Thu 29 Mar 2018
The prospect of private companies challenging or taking over mass transit has raised other concerns. Last year, Uber was stripped of its licence in London because of its lax approach to reporting serious criminal offences and its failure to carry out background checks on drivers. TfL concluded Uber was not “fit and proper” to offer a private taxi hire service. An appeal is ongoing.
Citymapper’s relationship with London’s authorities initially seemed more harmonious – last year the company described TfL as “the most forward-thinking public transport agency in the world” – but now it’s running its Smart Ride service, relations are fraying. It has complained about having to wait weeks for approval to vary the bus routes, and that it had been blocked from using larger vehicles. “Regulation makes it hard to be smart,” the company said in a recent blog post.
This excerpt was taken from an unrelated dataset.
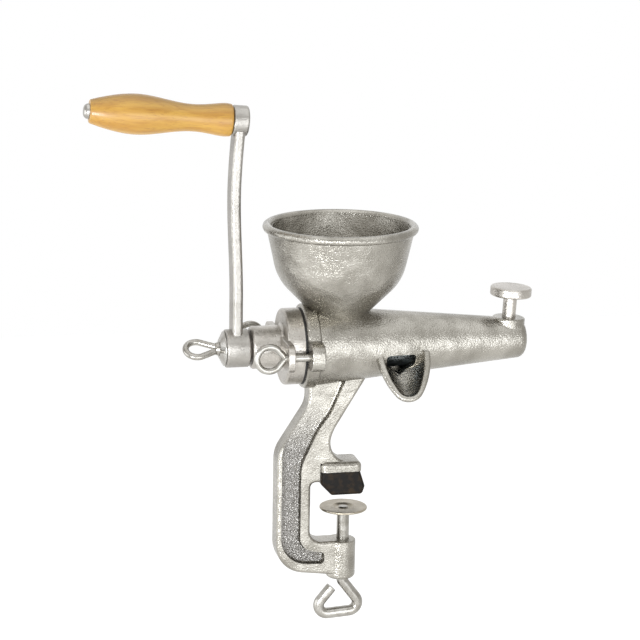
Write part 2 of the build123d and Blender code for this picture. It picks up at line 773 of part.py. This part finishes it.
with BuildPart() as loop:
    with BuildLine():
        first = FilletPolyline(
            (0, shank_foot_z + 3), (0, -75.5), (19.5, -101.0), (-3.0, -102.5), radius=(4, 7)
        )
    with BuildSketch(Plane(origin=first @ 0, z_dir=first % 0)):
        Circle(loop_rod_r)
    sweep()
with BuildPart() as loop_back:
    with BuildLine():
        second = FilletPolyline((-3.0, -102.5), (-27.3, -104.0), (-8.5, -81.0), radius=7)
    with BuildSketch(Plane(origin=second @ 0, z_dir=second % 0)):
        Circle(loop_rod_r)
    sweep()

with BuildPart() as clamp_screw:
    add(Rot(90, 0, 0) * loop.part)
    add(Rot(90, 0, 0) * loop_back.part)
    with BuildSketch(Plane.XZ):
        with BuildLine():
            Polyline(
                (0, shank_foot_z - 0.6), (clamp_r - 0.5, shank_foot_z - 0.6), (clamp_r, shank_foot_z),
                (clamp_r, shoulder_z), (tip_r, shoulder_z), (tip_r, disc_floor_z + run),
                (peen_r, disc_floor_z + run), (peen_r, disc_floor_z + 0.5), (peen_r - 0.7, disc_floor_z + 1.0),
                (0, disc_floor_z + 1.1), close=True,
            )
        make_face()
    revolve(axis=Axis.Z)
save(clamp_screw, "clamp_screw")
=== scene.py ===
import math

import bmesh
import bpy
from mathutils import Matrix, Vector


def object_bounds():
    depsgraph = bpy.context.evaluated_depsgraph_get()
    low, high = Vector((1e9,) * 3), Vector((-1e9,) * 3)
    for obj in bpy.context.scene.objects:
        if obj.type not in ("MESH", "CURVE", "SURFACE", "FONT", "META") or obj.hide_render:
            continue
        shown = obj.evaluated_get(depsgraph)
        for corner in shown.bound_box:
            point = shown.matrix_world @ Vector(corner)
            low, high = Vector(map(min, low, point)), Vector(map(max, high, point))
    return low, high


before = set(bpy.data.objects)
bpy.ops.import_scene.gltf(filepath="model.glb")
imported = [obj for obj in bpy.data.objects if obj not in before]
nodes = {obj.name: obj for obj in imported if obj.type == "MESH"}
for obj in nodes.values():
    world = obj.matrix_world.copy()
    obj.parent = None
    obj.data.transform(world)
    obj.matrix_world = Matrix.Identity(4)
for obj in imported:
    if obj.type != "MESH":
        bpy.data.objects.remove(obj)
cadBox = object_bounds()
print("loaded", len(nodes), "nodes")

mmPerMetre = 1000
# the places of a colour Mix's two colours among its inputs, and of their mix among its outputs
firstColour, secondColour, mixedColour = 6, 7, 2


def toLinear(hexColour):
    channels = []
    for start in (0, 2, 4):
        value = int(hexColour[start:start + 2], 16) / 255
        channels.append(value / 12.92 if value <= 0.04045 else ((value + 0.055) / 1.055) ** 2.4)
    return (*channels, 1.0)


def addNode(tree, kind, settings=None, inputs=None, links=None):
    node = tree.nodes.new(kind)
    for name, value in (settings or {}).items():
        setattr(node, name, value)
    for name, value in (inputs or {}).items():
        node.inputs[name].default_value = value
    for name, socket in (links or {}).items():
        tree.links.new(socket, node.inputs[name])
    return node


def startMaterial(name, shaderInputs):
    material = bpy.data.materials.new(name)
    material.use_nodes = True
    tree = material.node_tree
    tree.nodes.clear()
    shader = addNode(tree, "ShaderNodeBsdfPrincipled", inputs=shaderInputs)
    addNode(tree, "ShaderNodeOutputMaterial", links={"Surface": shader.outputs[0]})
    place = addNode(tree, "ShaderNodeTexCoord").outputs["Object"]
    return material, tree, shader, place


# Two close tones in soft patches, as tinning, plating and handling leave them: gives the
# patches and their colour. The pattern's values between low and high run from dark to light.
def paintPatches(tree, place, look, low=0.35, high=0.65):
    patches = addNode(
        tree, "ShaderNodeTexNoise", inputs={"Scale": mmPerMetre / look["patchMm"], "Detail": 4.0},
        links={"Vector": place},
    )
    share = addNode(
        tree, "ShaderNodeMapRange", inputs={"From Min": low, "From Max": high},
        links={"Value": patches.outputs[0]},
    )
    colour = addNode(
        tree, "ShaderNodeMix", {"data_type": "RGBA"},
        {firstColour: toLinear(look["dark"]), secondColour: toLinear(look["light"])},
        {"Factor": share.outputs[0]},
    )
    return patches.outputs[0], colour.outputs[mixedColour]


# Tin over sand-cast iron: a warm grey metal whose skin keeps the sand's grain, so highlights
# break up into sparkling specks over slow swells left by the hand-dressed mould. The grain,
# about 0.3 mm on the real skin, is drawn four or five times as coarse so that it shows.
def tinnedIron(name, look):
    material, tree, shader, place = startMaterial(name, {"Metallic": 1.0})
    colour = paintPatches(tree, place, look)[1]
    grain = addNode(
        tree, "ShaderNodeTexNoise",
        inputs={"Scale": mmPerMetre / look["grainMm"], "Detail": 2.0, "Roughness": 0.6},
        links={"Vector": place},
    )
    swell = addNode(
        tree, "ShaderNodeTexNoise", inputs={"Scale": mmPerMetre / look["swellMm"], "Detail": 1.0},
        links={"Vector": place},
    )
    smoothest, roughest = look["roughness"] - 0.06, look["roughness"] + 0.1
    sheen = addNode(
        tree, "ShaderNodeMapRange",
        inputs={"From Min": 0.3, "From Max": 0.7, "To Min": smoothest, "To Max": roughest},
        links={"Value": grain.outputs[0]},
    )
    waves = addNode(
        tree, "ShaderNodeBump", inputs={"Distance": look["swellDepthMm"] / mmPerMetre},
        links={"Height": swell.outputs[0]},
    )
    skin = addNode(
        tree, "ShaderNodeBump", inputs={"Distance": look["grainDepthMm"] / mmPerMetre},
        links={"Height": grain.outputs[0], "Normal": waves.outputs[0]},
    )
    tree.links.new(colour, shader.inputs["Base Color"])
    tree.links.new(sheen.outputs[0], shader.inputs["Roughness"])
    tree.links.new(skin.outputs[0], shader.inputs["Normal"])
    return material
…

TfL says it wants to embrace technology that complements its public transport network. When Ford launched its commuter ride-sharing service, Chariot, in London this year, it applied to operate six routes; TfL granted licences for four. Citymapper applied to operate two bus routes last year and was granted permission for one. It also needed a private hire taxi licence, of the type recently stripped from Uber, which TfL granted, with limits on the types of vehicles that can be used. TfL’s position is that it is open to innovation – not revolution.
Cautious collaboration between public and private seems to be the most common relationship. In 2016, the US Federal Transit Administration awarded $8m (£5.7m) to a series of new projects aimed at integrating new technology into mass transit networks. They include a partnership between Los Angeles County and Lyft to encourage ride-hailing journeys that start or end at transit stops.
“The mission is to work out how to make it work as a balanced system,” says Susan Shaheen, co-director of the Transportation Sustainability Research Centre at the University of California, Berkeley, who is helping to evaluate the projects. “Perhaps there is an opportunity to knit this together to create a synergistic relationship, rather than competitive.”
In Helsinki, the city is exploring a possible solution. It’s dubbed mobility-as-a-service and is led by the company MaaS Global, which pitches itself as the Netflix of transportation. Users download an app, Whim, and pay a monthly subscription fee, which grants access to a wide range of transport options. Passengers subscribing to the basic “Urban plan” are offered unlimited use of buses, trains and trams, plus subsidised taxis and car hire. Bike hire is set to be added soon.